At the Royal Vauxhall Tavern, there are mirrors but, because of the tone of the place, they seem more flirty than licentious. An attractive man glanced at me with a smile and said cutely, Now I can’t go. Soon after, I saw him on the dance floor, whispering to his friend and nodding at me. We all knew he still had to pee. Fleeting, gently pervy interactions like that may be the closest I get to experiencing a sense of gay community.

  

It was last call at the RVT. Famous stole away to the toilets. ‘Family Affair’ by Mary J. Blige began to play—a song meant for the start of the night. I danced on my own by the door, near the shelf of condoms and literature. I recalled another time I’d been there recently. I’d given my coat check ticket to the most boyish and poised of the bartenders, the one who moves with a distinct admixture of flirtatiousness and efficiency. He brought my jacket from the cloakroom, the blue nylon I wear when I predict I’ll end up going out, because it promises to wipe clean easily. About to hand it to me over the bar, he said, You know what…and brought himself around the hatch, with shoulders alert like a pantomime butler. He held up my jacket with alacrity to indicate I should turn around so he could slip me into it. I momentarily forgot that I don’t smile in gay bars. He both served and took the upper hand: to get into the jacket, I had to turn my back to him, and yet into the sleeves it was I who inserted. I submitted, but he received.
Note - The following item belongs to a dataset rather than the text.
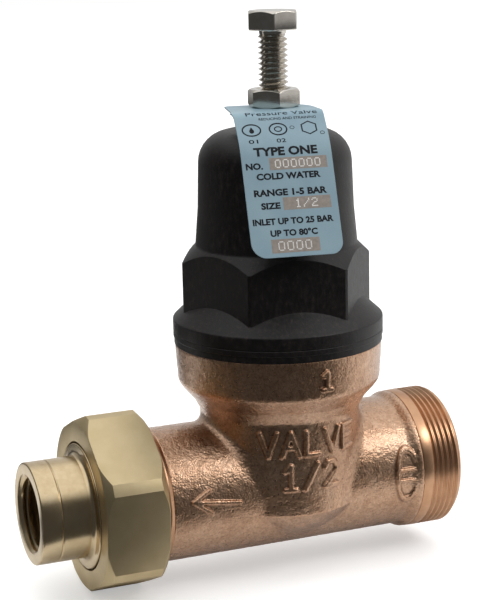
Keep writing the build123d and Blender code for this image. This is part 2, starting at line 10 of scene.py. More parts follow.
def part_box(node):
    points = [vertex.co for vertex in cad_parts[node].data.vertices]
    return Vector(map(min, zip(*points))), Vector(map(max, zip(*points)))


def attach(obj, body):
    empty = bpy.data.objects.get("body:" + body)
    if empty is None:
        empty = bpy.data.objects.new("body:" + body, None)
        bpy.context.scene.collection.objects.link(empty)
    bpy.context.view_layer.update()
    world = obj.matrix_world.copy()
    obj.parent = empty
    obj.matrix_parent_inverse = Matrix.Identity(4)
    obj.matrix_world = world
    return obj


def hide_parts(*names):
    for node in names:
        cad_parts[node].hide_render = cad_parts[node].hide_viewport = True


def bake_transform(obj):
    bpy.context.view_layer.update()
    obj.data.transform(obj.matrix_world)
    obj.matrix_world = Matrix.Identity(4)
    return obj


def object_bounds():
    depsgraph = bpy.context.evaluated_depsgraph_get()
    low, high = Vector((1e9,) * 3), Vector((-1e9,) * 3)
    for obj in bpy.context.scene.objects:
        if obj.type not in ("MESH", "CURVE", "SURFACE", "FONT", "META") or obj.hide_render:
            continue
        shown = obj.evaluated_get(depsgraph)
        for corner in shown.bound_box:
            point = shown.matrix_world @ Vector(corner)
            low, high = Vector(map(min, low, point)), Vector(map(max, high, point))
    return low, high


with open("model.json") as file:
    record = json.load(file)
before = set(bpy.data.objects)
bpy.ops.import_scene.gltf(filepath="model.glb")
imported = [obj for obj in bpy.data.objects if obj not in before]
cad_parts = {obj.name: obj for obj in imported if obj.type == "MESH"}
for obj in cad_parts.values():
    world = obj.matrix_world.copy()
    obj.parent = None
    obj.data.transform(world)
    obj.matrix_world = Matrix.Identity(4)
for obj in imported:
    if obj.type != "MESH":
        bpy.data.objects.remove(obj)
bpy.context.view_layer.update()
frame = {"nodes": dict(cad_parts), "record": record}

On this night, I glanced over and saw that the bartender was busy, holding someone else’s attention in a brief exchange. He fetched them their extraneous last drink. Famous bounced forth. I caught his eye and pointed my index finger to the speakers. This song, I mouthed. Famous tilted his head. We pushed through the doors into the wind. I’d put my jacket on myself this time, without ceremony. But leaving on a good song also makes a fine exit. Mary J. Blige sang at our backs about starting the party as we took long strides down the street.